After this, you can kick your feet up and enjoy the performance.
From the Docker Inc. perspective, they've got four products that do all of this for us.
- Docker Machine provisions Docker hosts for us on-premises - in the cloud.
- Docker Compose is being used to define and compose our multi-container application. Which images to use, which network ports to open, and the config that glues our application containers together.
- Docker Swarm is used to take care of actually scheduling our containers across our estate of Docker hosts.
- Docker Totem gives us a pretty UI and lets us control and manage everything, on top of everything above.
As always, there's the wider ecosystem. Technologies and frameworks like Kubernetes, Mesosphere Data Center OS, CoreOS, OpenStack Magnum. These can all be used to orchestrate containerized apps. And obviously, each has its own pros and cons.
For an example - Kubernetes was developed by Google and is an open-source framework now.

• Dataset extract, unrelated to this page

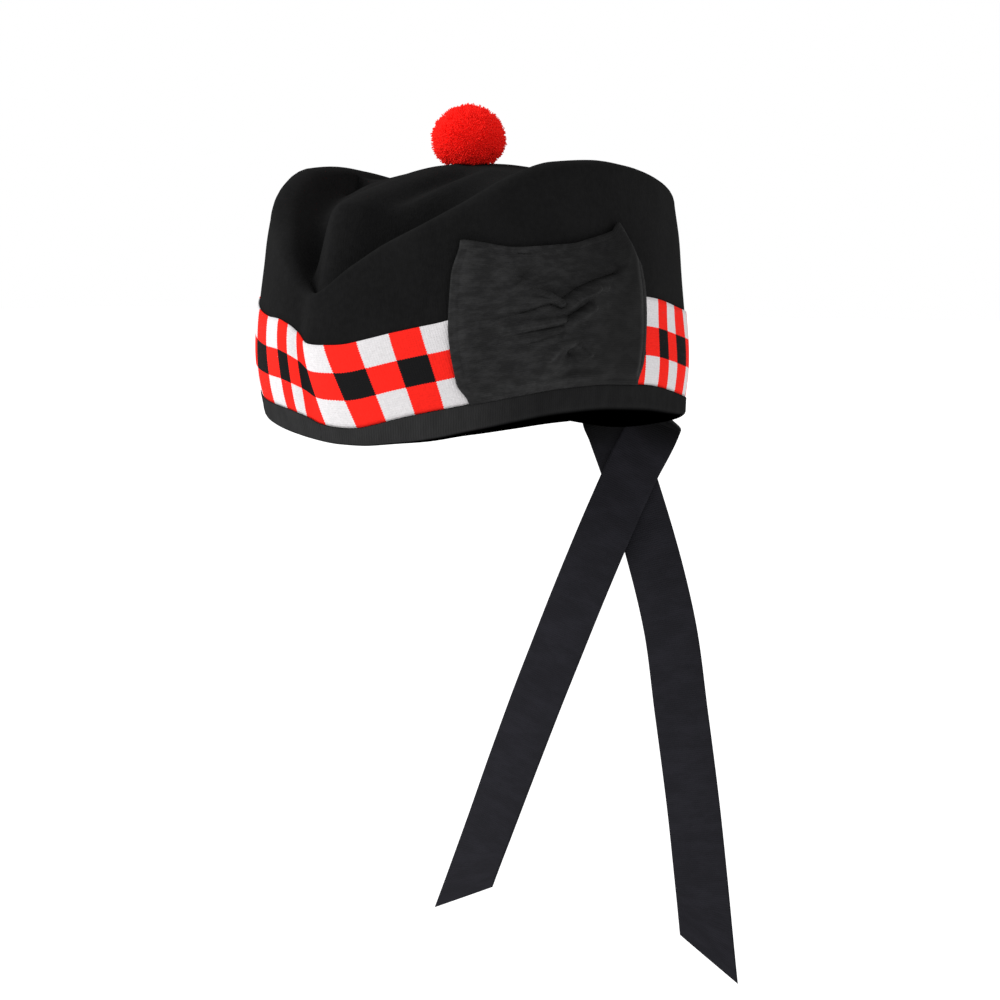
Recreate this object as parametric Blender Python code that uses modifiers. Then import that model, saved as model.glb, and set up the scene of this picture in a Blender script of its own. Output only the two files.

Some of you are going to be hands-on techies, developers, sys-admins and DevOps, while others are going to focus more on management and generally less hands-on. If you're one of the hands-on types, do just that, get your hands on this stuff.
All you need is a virtual machine, on your computer or in the cloud, it really doesn't matter where.
Get Docker installed and do what you do - play with it, develop and dockerize an app, build images, start containers, smash them, trash them, just get your hands dirty messing around with it.